3D code data
<<<<
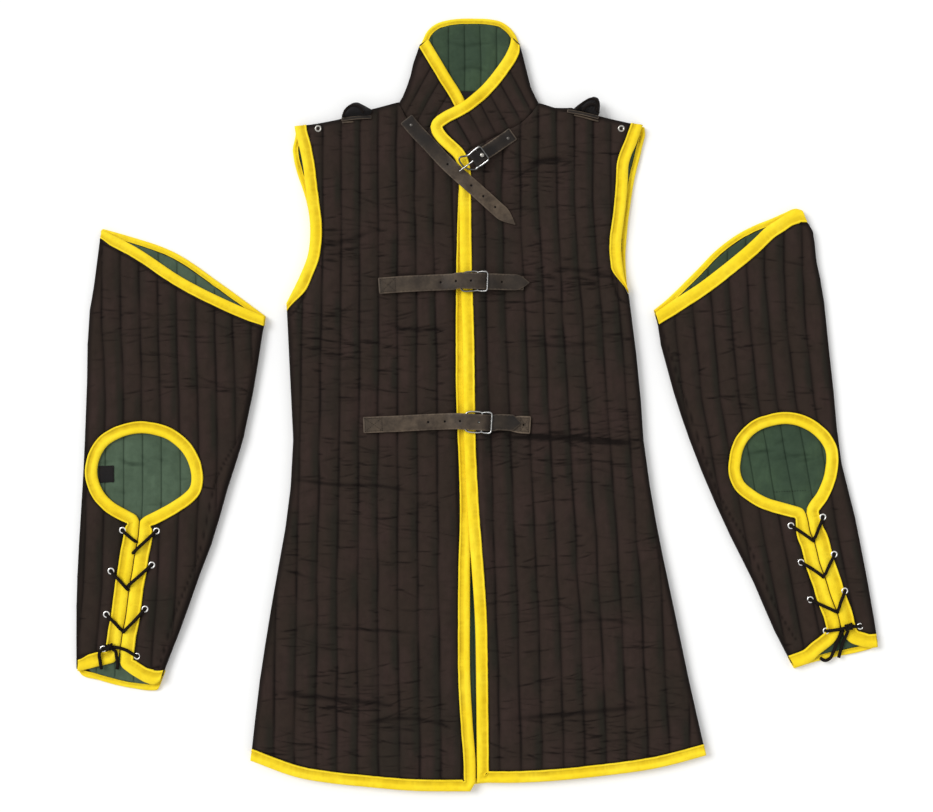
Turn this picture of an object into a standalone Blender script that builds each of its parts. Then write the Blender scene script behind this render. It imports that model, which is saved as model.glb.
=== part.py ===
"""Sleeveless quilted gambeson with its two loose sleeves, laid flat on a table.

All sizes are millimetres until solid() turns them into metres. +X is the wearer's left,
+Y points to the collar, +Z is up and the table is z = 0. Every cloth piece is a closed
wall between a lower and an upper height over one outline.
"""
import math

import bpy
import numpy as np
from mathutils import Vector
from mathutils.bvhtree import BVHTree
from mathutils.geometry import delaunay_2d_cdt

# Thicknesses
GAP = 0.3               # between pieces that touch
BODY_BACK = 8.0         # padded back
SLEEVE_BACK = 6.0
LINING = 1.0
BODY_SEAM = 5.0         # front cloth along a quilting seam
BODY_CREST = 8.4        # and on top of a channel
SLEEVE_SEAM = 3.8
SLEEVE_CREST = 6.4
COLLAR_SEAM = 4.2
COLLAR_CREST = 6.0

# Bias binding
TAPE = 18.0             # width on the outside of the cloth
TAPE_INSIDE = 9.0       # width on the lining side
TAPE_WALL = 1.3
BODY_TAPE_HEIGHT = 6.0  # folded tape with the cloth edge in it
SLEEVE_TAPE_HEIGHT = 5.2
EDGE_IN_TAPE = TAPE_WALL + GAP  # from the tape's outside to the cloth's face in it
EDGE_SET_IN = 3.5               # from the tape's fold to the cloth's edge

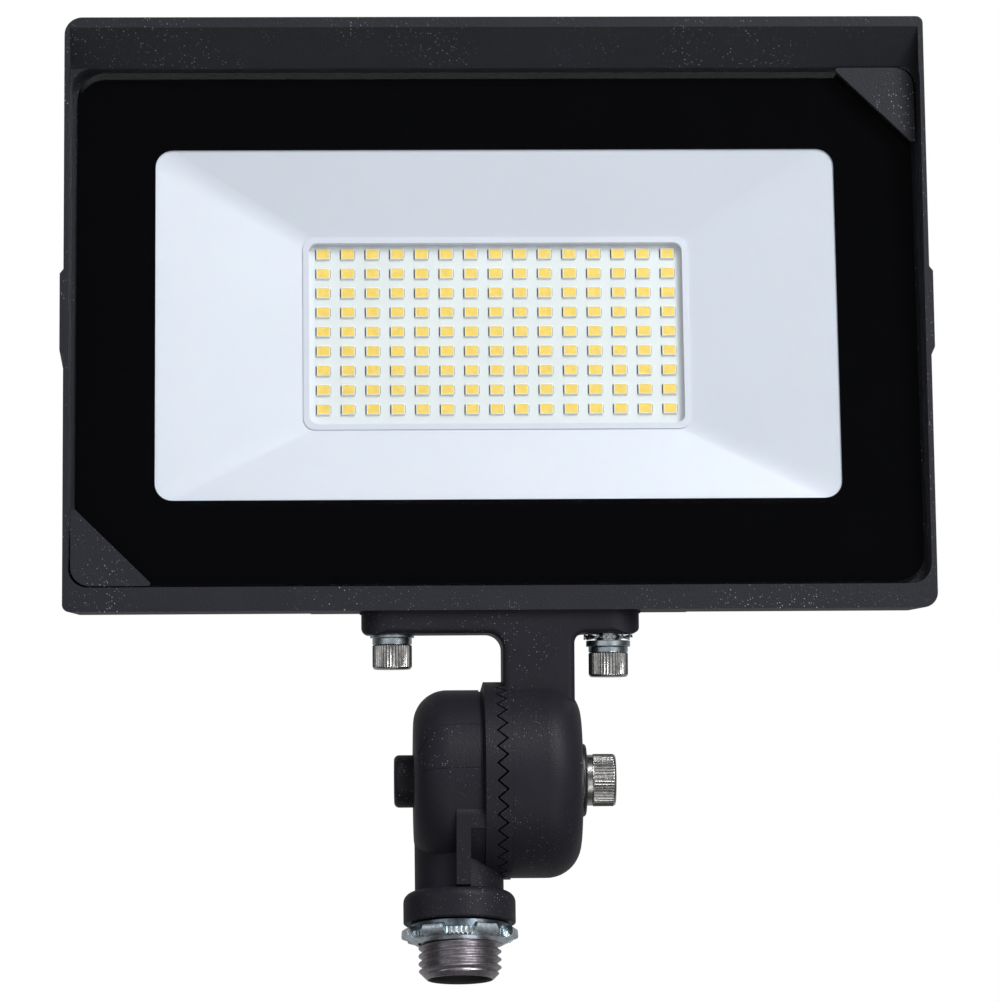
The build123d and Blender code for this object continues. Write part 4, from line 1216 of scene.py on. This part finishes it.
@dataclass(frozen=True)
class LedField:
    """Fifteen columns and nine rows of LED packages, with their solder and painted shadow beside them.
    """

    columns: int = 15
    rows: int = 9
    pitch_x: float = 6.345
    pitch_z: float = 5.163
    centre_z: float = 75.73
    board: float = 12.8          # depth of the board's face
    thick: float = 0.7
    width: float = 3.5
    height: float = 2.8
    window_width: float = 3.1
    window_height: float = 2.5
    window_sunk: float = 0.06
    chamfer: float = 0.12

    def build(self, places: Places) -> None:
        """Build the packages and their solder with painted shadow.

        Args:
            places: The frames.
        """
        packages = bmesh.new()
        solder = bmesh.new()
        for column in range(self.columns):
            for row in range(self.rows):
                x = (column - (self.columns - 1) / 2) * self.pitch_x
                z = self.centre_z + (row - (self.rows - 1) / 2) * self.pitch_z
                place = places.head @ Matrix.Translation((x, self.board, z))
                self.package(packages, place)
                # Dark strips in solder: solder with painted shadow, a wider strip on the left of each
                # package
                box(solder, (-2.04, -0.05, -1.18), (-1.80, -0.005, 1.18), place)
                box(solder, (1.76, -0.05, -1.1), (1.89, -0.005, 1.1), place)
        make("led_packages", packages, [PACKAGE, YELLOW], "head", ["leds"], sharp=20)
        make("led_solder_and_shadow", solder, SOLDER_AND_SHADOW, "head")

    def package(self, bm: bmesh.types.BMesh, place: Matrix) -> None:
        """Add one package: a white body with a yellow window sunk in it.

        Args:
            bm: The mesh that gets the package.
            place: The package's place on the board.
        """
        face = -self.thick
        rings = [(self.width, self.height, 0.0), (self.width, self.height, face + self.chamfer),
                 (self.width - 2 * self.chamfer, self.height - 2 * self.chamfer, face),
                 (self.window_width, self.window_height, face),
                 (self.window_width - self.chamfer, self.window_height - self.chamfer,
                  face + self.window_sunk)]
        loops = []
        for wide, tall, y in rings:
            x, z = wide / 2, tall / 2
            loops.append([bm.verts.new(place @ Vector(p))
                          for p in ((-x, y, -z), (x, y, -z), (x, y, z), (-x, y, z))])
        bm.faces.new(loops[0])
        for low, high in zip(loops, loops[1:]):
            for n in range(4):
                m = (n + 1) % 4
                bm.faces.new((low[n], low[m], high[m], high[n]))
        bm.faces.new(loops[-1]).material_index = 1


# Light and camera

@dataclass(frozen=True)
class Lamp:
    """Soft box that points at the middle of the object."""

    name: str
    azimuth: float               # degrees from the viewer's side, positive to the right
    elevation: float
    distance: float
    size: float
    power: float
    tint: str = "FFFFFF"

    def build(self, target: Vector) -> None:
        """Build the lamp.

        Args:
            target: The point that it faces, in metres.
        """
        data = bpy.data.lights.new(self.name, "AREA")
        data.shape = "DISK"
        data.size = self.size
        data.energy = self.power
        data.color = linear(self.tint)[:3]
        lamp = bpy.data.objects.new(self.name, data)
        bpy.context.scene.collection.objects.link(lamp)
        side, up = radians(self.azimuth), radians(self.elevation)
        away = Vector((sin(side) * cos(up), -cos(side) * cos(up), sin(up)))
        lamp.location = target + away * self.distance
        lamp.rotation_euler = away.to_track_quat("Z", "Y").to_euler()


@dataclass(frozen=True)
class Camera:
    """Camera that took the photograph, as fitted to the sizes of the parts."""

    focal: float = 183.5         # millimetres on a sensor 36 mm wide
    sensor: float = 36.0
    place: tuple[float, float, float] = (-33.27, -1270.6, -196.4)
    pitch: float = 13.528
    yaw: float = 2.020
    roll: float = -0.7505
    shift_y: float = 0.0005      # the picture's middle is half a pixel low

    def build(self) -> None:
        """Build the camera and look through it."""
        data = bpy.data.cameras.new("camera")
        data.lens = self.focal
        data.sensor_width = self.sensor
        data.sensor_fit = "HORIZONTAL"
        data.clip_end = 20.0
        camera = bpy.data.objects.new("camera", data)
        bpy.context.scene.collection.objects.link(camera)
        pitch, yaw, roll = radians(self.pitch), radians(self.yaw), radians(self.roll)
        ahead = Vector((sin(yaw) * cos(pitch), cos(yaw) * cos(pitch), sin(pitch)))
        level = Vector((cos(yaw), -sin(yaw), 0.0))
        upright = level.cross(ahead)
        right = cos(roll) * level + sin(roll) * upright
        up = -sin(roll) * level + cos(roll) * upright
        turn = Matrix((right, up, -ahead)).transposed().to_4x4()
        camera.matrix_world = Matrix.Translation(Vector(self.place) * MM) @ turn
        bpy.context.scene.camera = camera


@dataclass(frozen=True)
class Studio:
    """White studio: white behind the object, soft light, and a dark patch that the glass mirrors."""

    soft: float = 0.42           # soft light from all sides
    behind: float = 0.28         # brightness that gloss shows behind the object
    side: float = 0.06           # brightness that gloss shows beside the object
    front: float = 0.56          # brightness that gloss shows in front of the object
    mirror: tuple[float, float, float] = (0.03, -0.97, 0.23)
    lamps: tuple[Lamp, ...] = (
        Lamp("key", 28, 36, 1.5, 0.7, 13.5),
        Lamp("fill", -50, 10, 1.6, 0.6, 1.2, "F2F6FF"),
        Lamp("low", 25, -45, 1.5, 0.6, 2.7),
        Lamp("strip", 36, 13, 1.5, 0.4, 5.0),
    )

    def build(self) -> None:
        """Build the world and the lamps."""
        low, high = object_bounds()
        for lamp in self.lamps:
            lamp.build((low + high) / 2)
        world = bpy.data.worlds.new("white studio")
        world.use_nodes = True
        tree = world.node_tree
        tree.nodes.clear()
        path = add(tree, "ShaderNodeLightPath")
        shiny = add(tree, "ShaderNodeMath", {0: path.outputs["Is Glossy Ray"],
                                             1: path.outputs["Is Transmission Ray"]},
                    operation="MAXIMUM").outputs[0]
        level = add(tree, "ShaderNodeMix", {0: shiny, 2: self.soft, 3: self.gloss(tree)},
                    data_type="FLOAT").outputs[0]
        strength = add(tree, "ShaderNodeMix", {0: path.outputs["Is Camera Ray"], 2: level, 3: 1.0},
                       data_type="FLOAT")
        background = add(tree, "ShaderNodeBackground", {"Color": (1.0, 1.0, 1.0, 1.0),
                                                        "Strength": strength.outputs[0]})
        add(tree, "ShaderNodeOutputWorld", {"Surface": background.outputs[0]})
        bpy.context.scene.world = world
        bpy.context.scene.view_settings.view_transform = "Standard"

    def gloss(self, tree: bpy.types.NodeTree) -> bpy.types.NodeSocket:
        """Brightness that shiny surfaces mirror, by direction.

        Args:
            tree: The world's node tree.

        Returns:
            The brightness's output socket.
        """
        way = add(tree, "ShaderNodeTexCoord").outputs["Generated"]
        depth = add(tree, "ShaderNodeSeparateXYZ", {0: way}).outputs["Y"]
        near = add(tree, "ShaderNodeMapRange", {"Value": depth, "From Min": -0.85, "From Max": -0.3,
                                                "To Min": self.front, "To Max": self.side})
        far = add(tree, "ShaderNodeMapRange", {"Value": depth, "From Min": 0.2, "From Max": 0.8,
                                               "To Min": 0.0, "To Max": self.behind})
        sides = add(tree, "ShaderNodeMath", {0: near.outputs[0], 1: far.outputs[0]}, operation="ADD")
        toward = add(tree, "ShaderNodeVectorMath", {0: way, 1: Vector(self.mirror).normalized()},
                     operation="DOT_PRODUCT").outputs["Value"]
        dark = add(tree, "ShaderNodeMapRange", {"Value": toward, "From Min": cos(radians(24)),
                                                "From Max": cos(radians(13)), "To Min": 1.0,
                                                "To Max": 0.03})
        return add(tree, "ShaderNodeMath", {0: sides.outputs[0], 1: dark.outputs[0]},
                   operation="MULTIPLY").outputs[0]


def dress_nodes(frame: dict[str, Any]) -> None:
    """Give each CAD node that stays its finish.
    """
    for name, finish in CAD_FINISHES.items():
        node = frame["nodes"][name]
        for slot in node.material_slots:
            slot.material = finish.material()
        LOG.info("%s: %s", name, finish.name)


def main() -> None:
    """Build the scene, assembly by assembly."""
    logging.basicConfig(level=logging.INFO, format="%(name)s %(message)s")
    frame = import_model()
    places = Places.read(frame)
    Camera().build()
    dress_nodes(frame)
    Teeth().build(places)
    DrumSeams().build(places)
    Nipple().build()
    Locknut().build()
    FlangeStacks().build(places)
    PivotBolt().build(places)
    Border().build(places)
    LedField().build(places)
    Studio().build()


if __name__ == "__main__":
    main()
>>>>
Quote the listing above from its first line to the line with "on a table.", inclusive, and add nothing.

(Written solution):
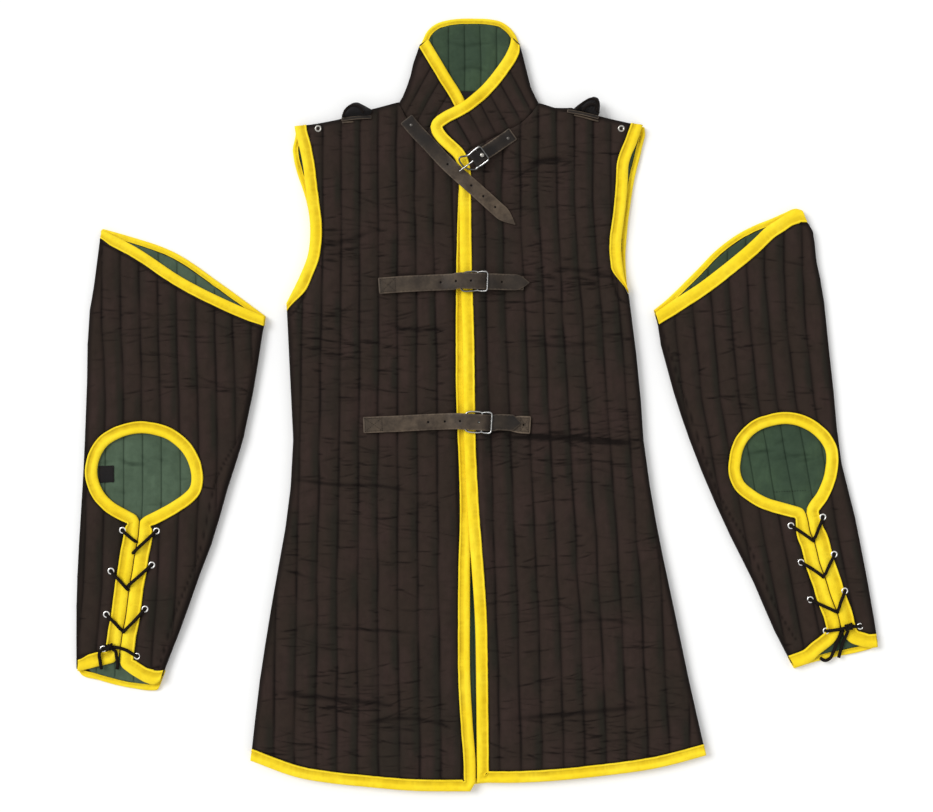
Turn this picture of an object into a standalone Blender script that builds each of its parts. Then write the Blender scene script behind this render. It imports that model, which is saved as model.glb.
=== part.py ===
"""Sleeveless quilted gambeson with its two loose sleeves, laid flat on a table.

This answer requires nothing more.